Other genres provide wild cards, particularly electronic. While the Hall has inducted artists with well-noted ties to genre, including Depeche Mode and Nine Inch Nails this year, and Radiohead and The Cure last year, it’s stopped short of a more full-throated embrace. Venerated German electronic pioneers Kraftwerk have been nominated unsuccessfully six times – second in unsuccessful nominations only to Chic (11) – and other than Afrika Bambaataa, nominated unsuccessfully once in 2008, other electronic artists haven’t gotten that far. Brian Eno, notably, has been inducted with Roxy Music, but not as a solo act; rock artists, including all four Beatles and all the members of Crosby, Stills, Nash & Young, have been inducted as individuals in addition to with their groups.
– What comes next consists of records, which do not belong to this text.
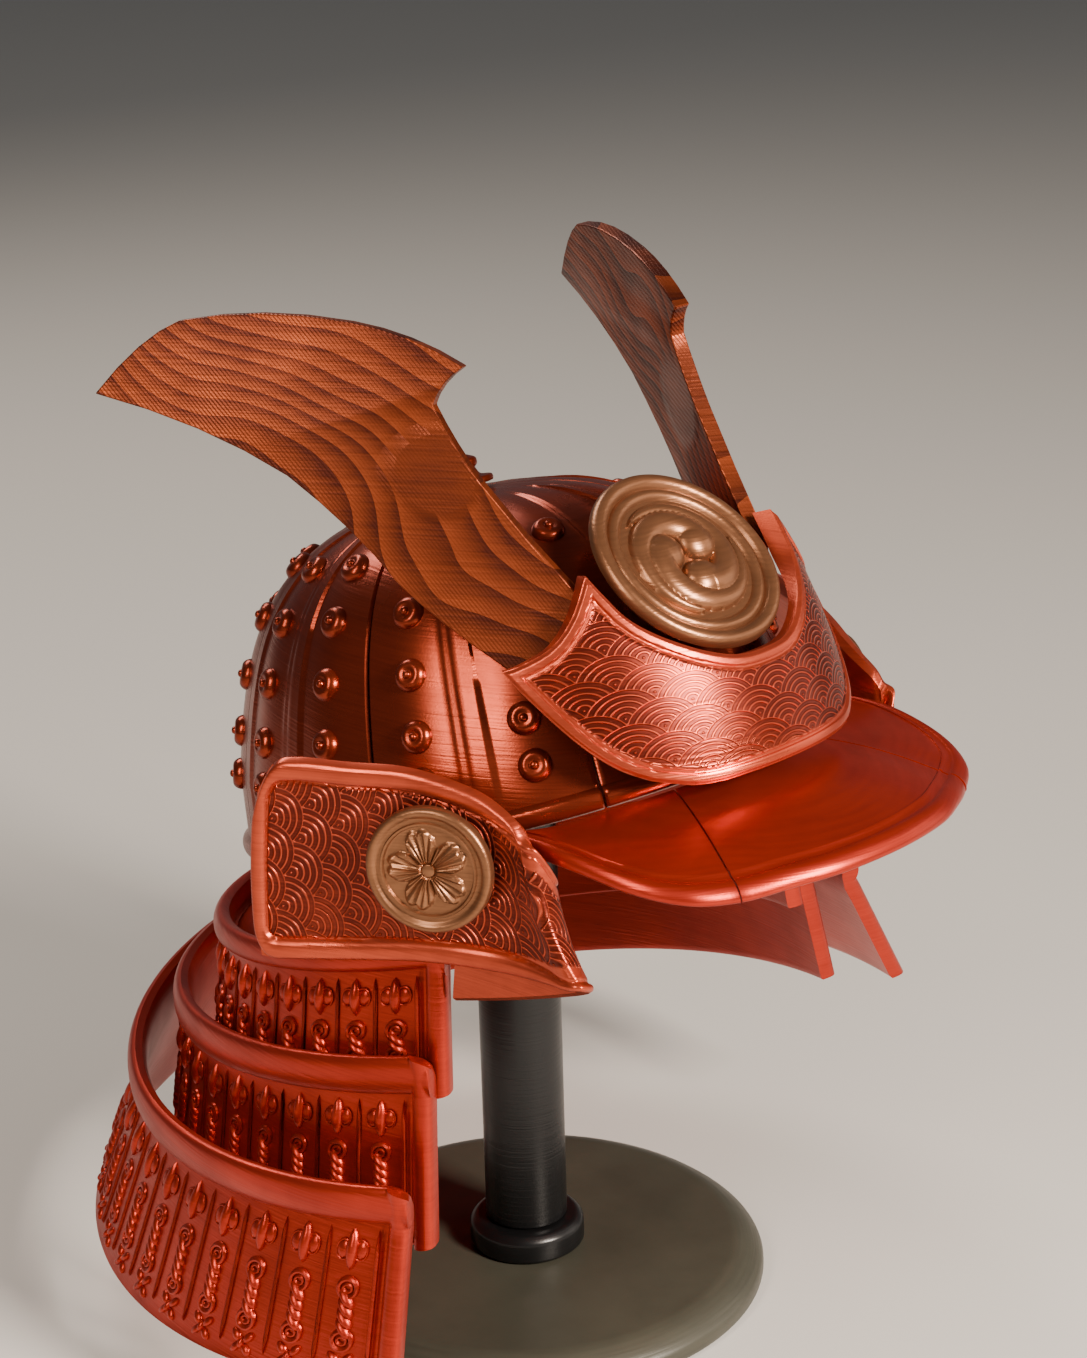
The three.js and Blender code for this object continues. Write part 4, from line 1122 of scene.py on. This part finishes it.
def floor():
    material = bpy.data.materials.new("floor_pale")
    material.use_nodes = True
    shader = material.node_tree.nodes["Principled BSDF"]
    shader.inputs["Base Color"].default_value = linear(FLOOR_GREY)
    shader.inputs["Roughness"].default_value = 0.7
    bm = bmesh.new()
    bmesh.ops.create_grid(bm, x_segments=1, y_segments=1, size=4)
    mesh = as_mesh(bm, "floor")
    mesh.materials.append(material)
    plane = bpy.data.objects.new("floor", mesh)
    bpy.context.collection.objects.link(plane)


def studio():
    for name, (at, size, power) in SOFTBOXES.items():
        light = bpy.data.lights.new(name, "AREA")
        light.shape = "RECTANGLE"
        light.size, light.size_y = size
        light.energy = power
        light.color = linear(LAMP_WHITE)[:3]
        lamp = bpy.data.objects.new(name, light)
        facing = (Vector(at) - LIT_POINT).to_track_quat("Z", "Y").to_matrix().to_4x4()
        lamp.matrix_world = Matrix.Translation(at) @ facing
        bpy.context.collection.objects.link(lamp)
    world = bpy.data.worlds.new("studio_world")
    world.use_nodes = True
    background = world.node_tree.nodes["Background"]
    background.inputs["Color"].default_value = linear(WORLD_GREY)
    background.inputs["Strength"].default_value = WORLD_STRENGTH
    bpy.context.scene.world = world


def camera():
    turn, down, roll = CAMERA_TURN, CAMERA_DOWN, CAMERA_ROLL
    level = Vector((math.sin(turn), math.cos(turn), 0))
    right = Vector((math.cos(turn), -math.sin(turn), 0))
    forward = level * math.cos(down) - Vector((0, 0, math.sin(down)))
    up = level * math.sin(down) + Vector((0, 0, math.cos(down)))
    eye = CAMERA_MIDDLE + right * CAMERA_RIGHT + up * CAMERA_UP - forward * CAMERA_BACK
    rolled_right = right * math.cos(roll) - up * math.sin(roll)
    rolled_up = right * math.sin(roll) + up * math.cos(roll)
    facing = Matrix((rolled_right, rolled_up, -forward)).transposed().to_4x4()
    data = bpy.data.cameras.new("camera")
    data.sensor_width = CAMERA_SENSOR
    data.lens = CAMERA_LENS
    data.clip_start = 0.05
    view = bpy.data.objects.new("camera", data)
    view.matrix_world = Matrix.Translation(eye * MM) @ facing
    bpy.context.collection.objects.link(view)
    bpy.context.scene.camera = view


camera()
floor()
studio()
bowl()
visor()
horn_holder()
horns()
front_disc()
medallions()
turnbacks()
neck_guard()
stand()
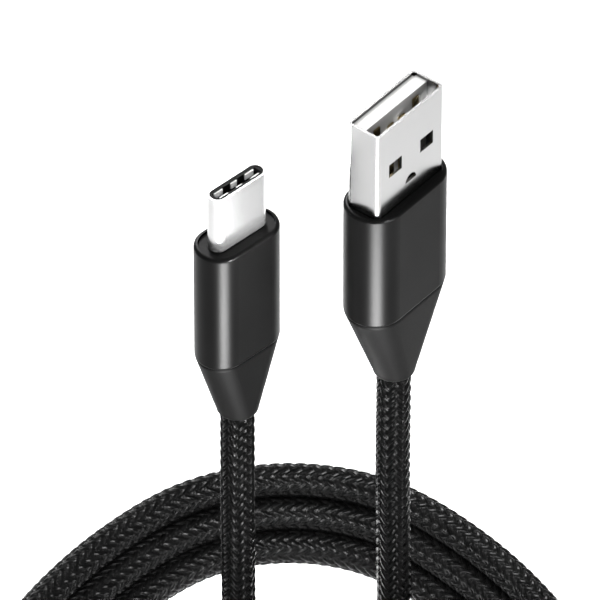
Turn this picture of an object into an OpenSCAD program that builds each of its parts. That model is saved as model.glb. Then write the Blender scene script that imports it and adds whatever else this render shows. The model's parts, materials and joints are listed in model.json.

That, however, could also be poised to change. Much like hip-hop in the late ‘00s, a slew of commercially and critically successful artists from the genre are now becoming eligible, hailing from an era when the genre deepened its cultural cachet. In the last four years, Daft Punk, Moby and Aphex Twin have hit a quarter-century of existence, and artists including The Chemical Brothers (2021), Basement Jaxx (2022) and Fatboy Slim (2022) will shortly reach the mark. Given its continued impact on rock, rap and other genres, and the genre’s reputation for spectacle – Daft Punk’s “Alive Tour” in 2006 and 2007 put a rave-y spin on high-production arena-rock gigs – and electronic seems like a natural heir of the many of the qualities that once precluded Rock Hall induction. Plus, few musicians carried the torch of rock debauchery more than DJs during the EDM boom of the early ‘10s.

But, for now, it’s all speculation. The Rock Hall’s 2020 slate largely epitomizes its recent induction trends: an influential ‘70s glam-rocker (T. Rex), a popular classic rock staple (The Doobie Brothers), an alt nation behemoth with critical and commercial cred (Nine Inch Nails), a revered rap artist (The Notorious B.I.G.) and an uncontested pop titan (Whitney Houston). Next year’s batch of inductees could go in several directions – although it’s safe to say Dave Grohl and Shawn Carter can start preparing their speeches.